On this topic I enjoyed her excerpt from Richard Feynman giving the "Messenger Lectures" at Cornell, November 1964, on the subject "The Character of Physical Law" (later published as a book).

"There was a time when the newspapers said that only twelve men understood the theory of relativity. I do not believe there were was such a time. There might have been a time when only one man did, because he was the only guy who caught on, before he wrote his paper." (It was typical Feynman to dodge the mention of anyone but the first person singular.) "But after people read the paper a lot of people understood the theory of relativity in some way or other, certainly more than twelve. On the other hand, I think I can safely say that nobody understands quantum mechanics.
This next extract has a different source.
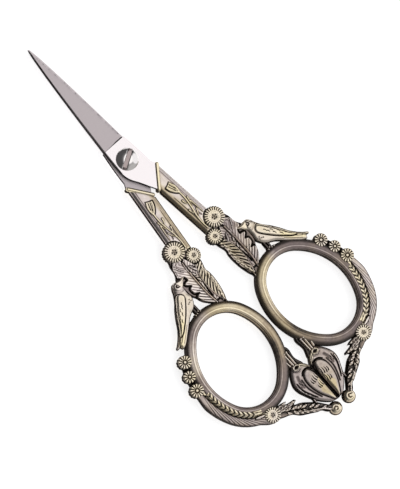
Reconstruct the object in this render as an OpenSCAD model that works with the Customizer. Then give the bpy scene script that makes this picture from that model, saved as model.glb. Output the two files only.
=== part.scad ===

"So do not take the lecture too seriously, feeling that you really have to understand in terms of some model what I am going to describe, but just relax and enjoy it. I am going to tell you what nature behaves like. If you will simply admit that maybe she does behave like this, you will find she's a delightful, entrancing thing. Do not keep saying to yourself, 'But how can it be like that?' because you will get 'down the drain', into a blind alley from which nobody has yet escaped. Nobody knows how it can be like that." [pp. 228—229]

Oddly, I'm not sure that I understand entanglement now; I may even understand it less than I did before, suggesting that I've obviously learned some things. However, I think I now understand pretty thoroughly what it's like not to understand entanglement, and that's surely a step on the path to enlightenment.